Defendant contends that the Court should set aside entry of default against it because it was not served with the Summons or Complaint. Braxton R was allegedly served by personal service at a location in Torrance, California. While the service address appears to be the correct address for the agent for service of process of Braxton R, that agent states that she was never served with any pleadings related to this action and never received any notification about this case either in person or in the mail. Braxton R only very recently became aware of the Request for Entry of Default filed against when the insurance carrier for Plaintiffs in this auto accident case contacted the third-party administrator (“TPA”) for Braxton R’s insurance carrier and informed it of an uninsured motorist claim that Plaintiff had filed with his own insurance carrier concerning the accident.

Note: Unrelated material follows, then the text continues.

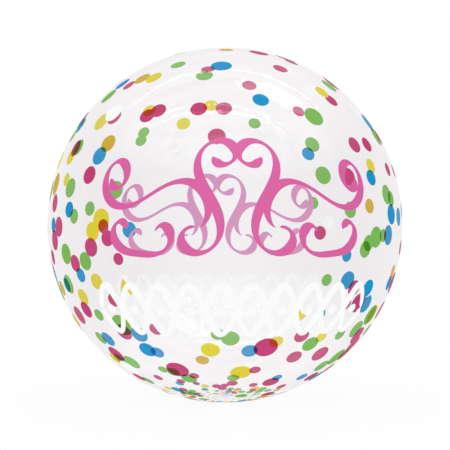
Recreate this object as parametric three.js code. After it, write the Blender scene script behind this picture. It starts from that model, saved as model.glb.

In April of 2022, the carrier for Braxton R (not Braxton R) made contact with Plaintiffs’ counsel who first informed the TPA of the existence of the lawsuit, the alleged service of Summons and Complaint, and the filing of a Request for Entry of Default.

In this case, the motion has been properly brought within two years that entry of default was entered against Defendant.

As to the merits, the Court finds that Defendant has demonstrated that it did not have actual notice of the complaint in time to defend, and that it was not avoiding service. CCP section 416.10 provides in relevant part that service on a corporation may be effected by delivering a copy of the summons and complaint on (a) the person designated as agent for service of process or (b) “[t]o the president, chief executive officer, or other head of the corporation, a vice president, a secretary or assistant secretary, a treasurer or assistant treasurer, a controller or chief financial officer, a general manager, or a person authorized by the corporation to receive service of process.”  The proof of service indicates that Defendant Braxton was served on March 2, 2021 at 1217 Cota Avenue in Torrance, California 90501, and the person served was Haidee K Cerritos, the person authorized to accept service of process. (Proof of Service.) However, Cerritos declares under penalty of perjury that she is the agent for service of process for Defendant Braxton, but she has never been personally served with any pleadings or documents regarding this lawsuit on behalf of Defendant Braxton. (Cerritos Decl., ¶ 6.) She has never received any papers or documents regarding this lawsuit. (Id.) She was informed by her insurance carrier that Plaintiffs claimed that someone personally delivered a copy of the summons and complaint to her. (Id.) In such circumstances, fairness requires the default be set aside. (See Olvera v. Olvera (1991) 232 Cal.App.3d 32, 40 (“[S]ection 473.5 reflects the understanding that if any form of service of summons does not result in actual knowledge, fundamental fairness may require that a subsequent default be set aside.”).)

 

Further, as the summons was not served in substantial compliance with the statutory requirements, the default is void and must be set aside under CCP section 473(d) as well.

 

 

Conclusion

 

Based on the foregoing, Defendant’s motion to set aside entry of default is GRANTED.

 

Defendant is ordered to file its responsive pleading within 10 days of this order.

 

Moving party is ordered to give notice.